Sánchez ha sacado la ideología de la política, convierte cualquier disidencia en traición, y va camino de revertir el Estado de derecho hasta dejarlo en una suma de pactos particulares entre privilegiados e interesados

Aun cazados entre el sillón y el palanganero, o entre la pantufla y el galán de noche, o entre fantasmas sucesivos de Dickens, que así parecía que los había cazado Susanna Griso, con gorro de dormir e insomnio de reloj de péndulo, Felipe y Guerra no hablan de política más vieja o más nueva como de música más vieja o más nueva, sino de algo que es política y algo que no es política. Aunque ahora los políticos hayan dejado el terno y la gafa gorda (salvo Bolaños), y haya más mercadotecnia que convicciones, la política no puede cambiar tanto que deje de ser política. Y menos aún la democracia. Felipe y Guerra no suelen mencionar cómo ellos también tensaron la Constitución y los poderes del Estado, pero su enfrentamiento con Sánchez no es generacional, como contra un reguetonero, ni ideológico, como contra un cura. Sánchez ha sacado la ideología de la política, convierte cualquier disidencia en traición, y va camino de revertir el Estado de derecho hasta dejarlo en una suma de pactos particulares entre privilegiados e interesados. Por no hablar de dejar el PSOE en una secta de porro y cama redonda. Como inventores de la cosa, y hasta de sus triquiñuelas y oscuridades, Felipe y Guerra lo que dicen, sobre todo, es que eso no puede ser así, no porque no sea ortodoxo ni socialista sino porque vamos a terminar perdiendo la democracia misma.

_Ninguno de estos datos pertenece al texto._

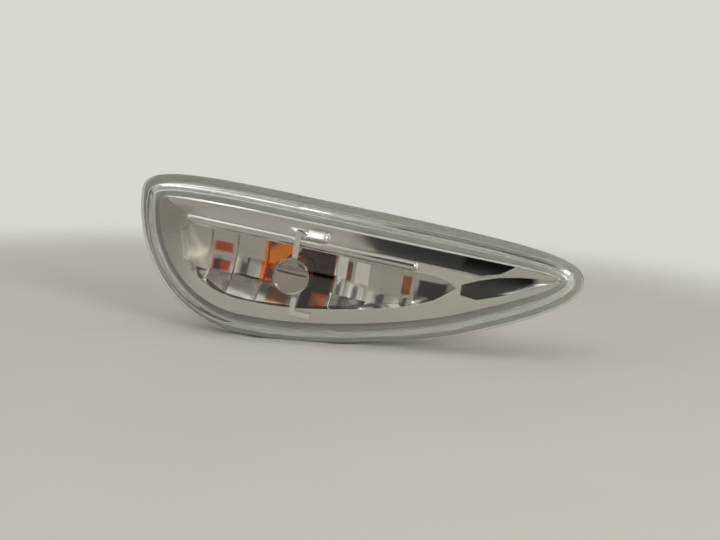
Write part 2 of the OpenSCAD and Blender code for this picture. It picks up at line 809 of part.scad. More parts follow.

Felipe y Guerra, viejo matrimonio de mesa camilla, de dominó o de pequeño crimen doméstico (esas como teteras rotas que dejaron ellos también por España y por la democracia), es cierto que son de otra época pero no hablan de otra época, sino de ésta. Y no hablan de otra política sino de política sin más, lo que pasa es que a algunos se les ha olvidado qué es la política y hasta la misma democracia (nunca lo supieron, seguramente). Felipe y Guerra tuvieron los dos su decadencia, su castigo y su panteón, y ahora los vemos un poco cementados y un poco congelados, como parecía Guerra en esa pantalla vertical. Pero tampoco ha cambiado tanto la cosa, ni España, que aunque para el sanchismo ya no haya principios y la política sea antipolítica, sigue habiendo sotanillos, bodeguillas, cafelitos, mandados y mangantes. Hasta la Audiencia de Madrid recordó a Juan Guerra para argumentar su postura sobre Begoña Gómez. Así que no había que saltar tanto en el tiempo ni en tartana, esa tartana al pasado en la que los meten. Ni darles la vuelta a las mecedoras ni a los espejos, ese espejo en el que Guerra todavía sabía hacer de bruja con espejo como nadie.